Despite the massive consolidation, Tyrrell argues that market forces outside of Atlantic City present a much greater threat to property survival than the merger itself.

“Each of the properties in the current Caesars Entertainment portfolio in Atlantic City has a unique brand and target market,” Tyrrell said. “As long as they are making a profit, it is not a given that any one casino will close because of the acquisition. The biggest threat to a possible casino closure at this time is the potential impact of New York casinos and the possibility of North Jersey casinos.”

For consumers, typical corporate consolidation often triggers fears of spiked hotel rates and slashed promotional perks. However, Tyrrell emphasizes that Atlantic City no longer operates in a vacuum, forcing the new conglomerate to keep consumer incentives sharp.

Because Atlantic City aggressively competes for regional market share with gaming destinations in Pennsylvania, Maryland, New York, and Delaware, the combined Fertitta-Caesars entity cannot simply lower promotional offers or raise consumer prices without bleeding patrons to neighboring states.

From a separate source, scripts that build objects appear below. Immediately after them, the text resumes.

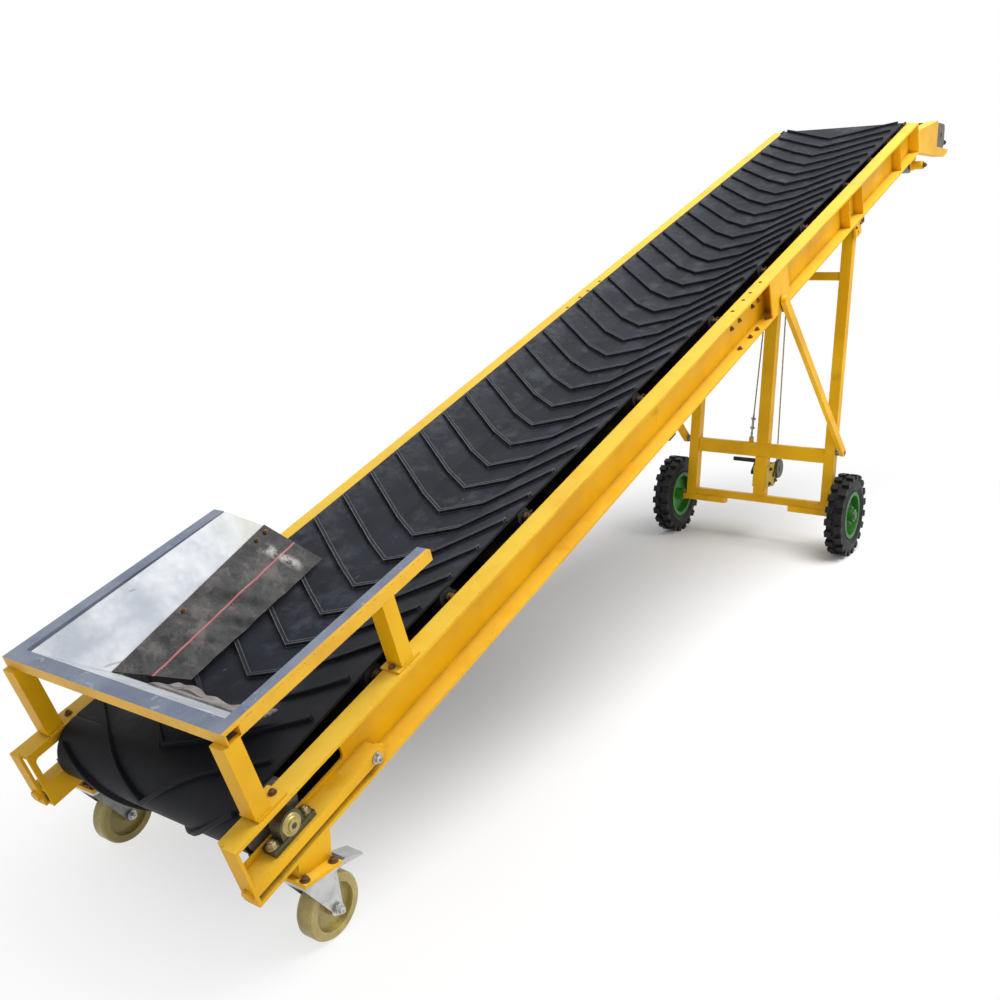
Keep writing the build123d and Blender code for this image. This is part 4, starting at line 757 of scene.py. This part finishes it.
def castor_hardware():
    """Bolts that hold the castor plates under their mounts, and the axle nuts."""
    bolts = Hardware()
    for side in BOTH:
        for x in PLATE_BOLT_X:
            for y in PLATE_BOLT_Y:
                bolts.bolt(Vector((TAIL_X + SWIVEL_X + x, side * y, PLATE_TOP_Z)), UP, PLATE_BOLT)
    bolts.piece("castor_plate_bolts", RUST_BOLT, "boom", "steel")
    for name, _ in NAMED_SIDES:
        axle = Vector(JOINTS["castor_%s_spin" % name]["pos_m"])
        low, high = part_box("castor_fork_" + name)
        nuts = Hardware()
        for way, face in ((LEFT, high[1]), (RIGHT, low[1])):
            nuts.bolt(Vector((axle.x, face - way.y * SEATED, axle.z)), way, AXLE_NUT)
        nuts.piece("castor_axle_nuts_" + name, BRIGHT_STEEL, "castor_" + name, "steel")


RIM_BOLTS = 5
RIM_BOLT_R = 0.066
RIM_BOLT_OUT = 0.006
# Share of the bolts' spacing by which the first one is turned
RIM_BOLT_TURNED = 0.25
RIM_BOLT = 0.016
HUB_OUT = 0.045
# radius, height, sides, top
HUB_NUT = (0.0235, 0.0062, 6, 0.94)


def wheel_hardware():
    """Bolts of the rims, and nuts on the wheels' spindles."""
    for name, side in NAMED_SIDES:
        outward = LEFT * side
        centre = Vector((WHEEL.x, side * abs(WHEEL.y), WHEEL.z))
        bolts = Hardware()
        for index in range(RIM_BOLTS):
            turn = math.tau * (index + RIM_BOLT_TURNED) / RIM_BOLTS
            off = Vector((math.cos(turn), 0, math.sin(turn))) * RIM_BOLT_R
            bolts.bolt(centre + off + outward * RIM_BOLT_OUT, outward, RIM_BOLT)
        bolts.piece("rim_bolts_" + name, DULL_STEEL, "wheel_" + name, "steel")
    nuts = Hardware()
    for side in BOTH:
        hub = Vector((WHEEL.x, side * (abs(WHEEL.y) + HUB_OUT), WHEEL.z))
        nuts.prism(hub, LEFT * side, *HUB_NUT)
    return nuts.piece("hub_nuts", CAST, "undercarriage", "cast")


HINGE_BOLT_S = (4.10, 4.165)
HINGE_BOLT_Y = 0.396
HINGE_BOLT_H = -0.012
HINGE_BOLT = 0.010
SNUB_X = TAIL_X + 5.056
SNUB_Z = 1.896
SNUB_BOLT = 0.022


def hinge_hardware():
    """Heads of the bolts in the hinge plates and at the ends of the pressing roller."""
    bolts = Hardware()
    for side in BOTH:
        for s in HINGE_BOLT_S:
            bolts.bolt(boom(s, side * HINGE_BOLT_Y, HINGE_BOLT_H), LEFT * side, HINGE_BOLT)
    bolts.piece("hinge_bolts", RUST_BOLT, "boom", "steel")
    low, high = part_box("snub_brackets")
    ends = Hardware()
    for face, outward in ((high[1], LEFT), (low[1], RIGHT)):
        ends.bolt(Vector((SNUB_X, face - outward.y * SEATED, SNUB_Z)), outward, SNUB_BOLT)
    return ends.piece("snub_bolts", CAST, "boom", "cast")


ROPE_R = 0.0034
STRANDS = 6
# Distance along the rope in which its strands make half a turn, and between its rows of corners
ROPE_HALF_TURN = 0.034
ROPE_STEP = 0.0045


def lobed_rope(bm, start, end):
    """Wire rope between two places, with its strands twisted round it."""
    axis = (end - start).normalized()
    side = axis.orthogonal().normalized()
    other = axis.cross(side)
    length = (end - start).length
    rings = max(2, round(length / ROPE_STEP))
    around = STRANDS * 3
    rows = []
    for ring in range(rings + 1):
        along = length * ring / rings
        twist = math.tau * along / ROPE_HALF_TURN / 2
        row = []
        for index in range(around):
            turn = math.tau * index / around
            swell = ROPE_R * (0.86 + 0.14 * math.cos(STRANDS * turn))
            place = start + axis * along
            place += (side * math.cos(turn + twist) + other * math.sin(turn + twist)) * swell
            row.append(bm.verts.new(place))
        rows.append(row)
    for low, high in zip(rows, rows[1:]):
        join_rings(bm, low, high)
    bm.faces.new(list(reversed(rows[0])))
    bm.faces.new(rows[-1])


RING_SIDES = 8


def add_ring(bm, centre, normal, radius, thick, turns=28):
    """Round eye, or one coil of wire."""
    matrix = turned_to(normal.normalized(), centre)
    rows = []
    for index in range(turns):
        turn = math.tau * index / turns
        out = Vector((math.cos(turn), math.sin(turn), 0))
        row = []
        for corner in range(RING_SIDES):
            roll = math.tau * corner / RING_SIDES
            local = out * (radius + thick * math.cos(roll)) + UP * (thick * math.sin(roll))
            row.append(bm.verts.new(matrix @ local))
        rows.append(row)
    for index in range(turns):
        low, high = rows[index], rows[(index + 1) % turns]
        for corner in range(RING_SIDES):
            following = (corner + 1) % RING_SIDES
            bm.faces.new((low[corner], high[corner], high[following], low[following]))


# Places on the ladder: ahead of the axle and Y of each wire's top, and distances up the ladder
LEFT_WIRE = (-0.005, 0.024)
RIGHT_WIRE = (0.022, -0.064)
EYE_UP = 1.103
HOOK_UP = 1.126
ANCHOR_Y = 0.055
ANCHOR_HOLE_UP = 0.331
ANCHOR_EYE_UP = 0.353
DRUM_AHEAD = 0.125
DRUM_UP = 0.176
DRUM_COIL_R = 0.0262
WIRE_LEAVES = (DRUM_AHEAD + 0.0275, -0.034, DRUM_UP)
# Shares of a wire's length
WIRE_END = 0.012
BUCKLE_FROM = 0.040
BUCKLE_TO = 0.105
# Radius of each eye, and of the wire that it is bent from
ANCHOR_EYE = (0.009, 0.003)
ANCHOR_RING = (0.012, 0.0035)
WIRE_EYE = (0.011, 0.0035)
# radius, height, sides
SHANK = (0.005, 0.017, 12)
HOOK_NUT = (0.013, 0.006, 6)
COLLAR = (0.0115, 0.010, 12)
SCREW = (0.0046, 0.018, 12)
SHANK_FROM = 0.35
BAR_OUT = 0.0085
BAR_R = 0.0028
BAR_SIDES = 10
# Where the turnbuckle's collars and screws start from its lower and upper end
COLLAR_STARTS = (-0.004, -0.006)
SCREW_STARTS = (-0.021, 0.003)


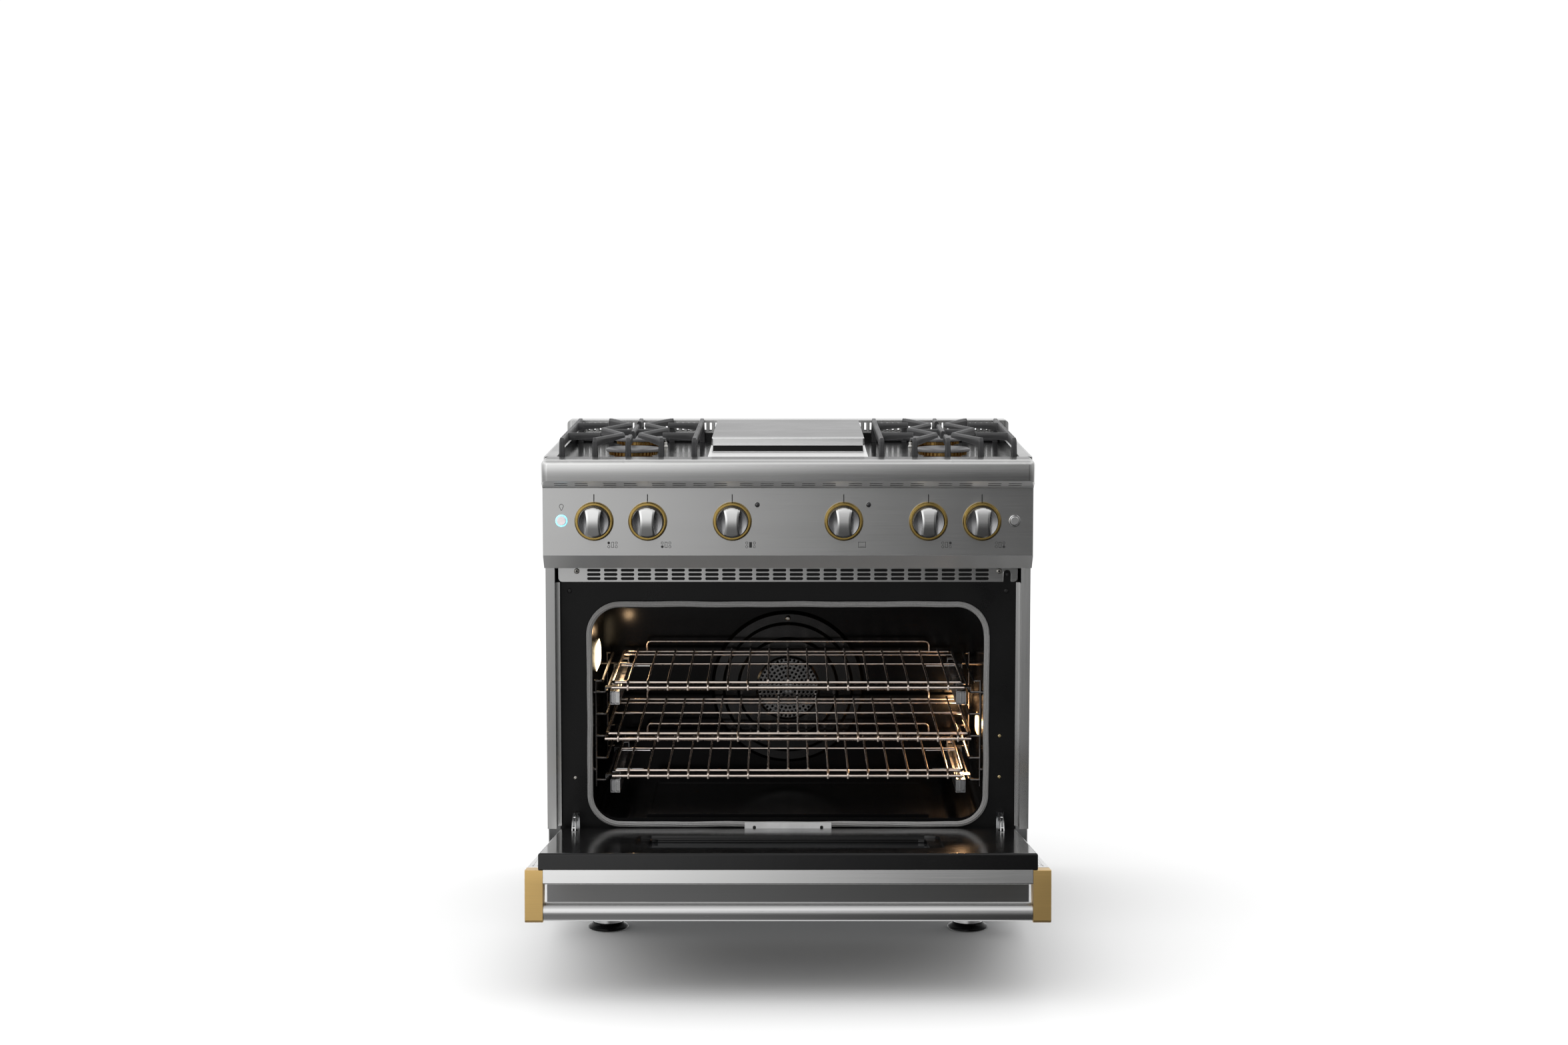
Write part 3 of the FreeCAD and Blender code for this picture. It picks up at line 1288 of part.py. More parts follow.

Mergers routinely trigger fears of mass layoffs, but Tyrrell notes the operational realities of the hospitality sector offer a safety net for most rank-and-file casino employees.

“Whenever two companies merge, there are often efficiencies that can be gained by consolidating positions at the highest levels of management,” Tyrrell concluded. “However, front-line employees are the least likely to be consolidated.”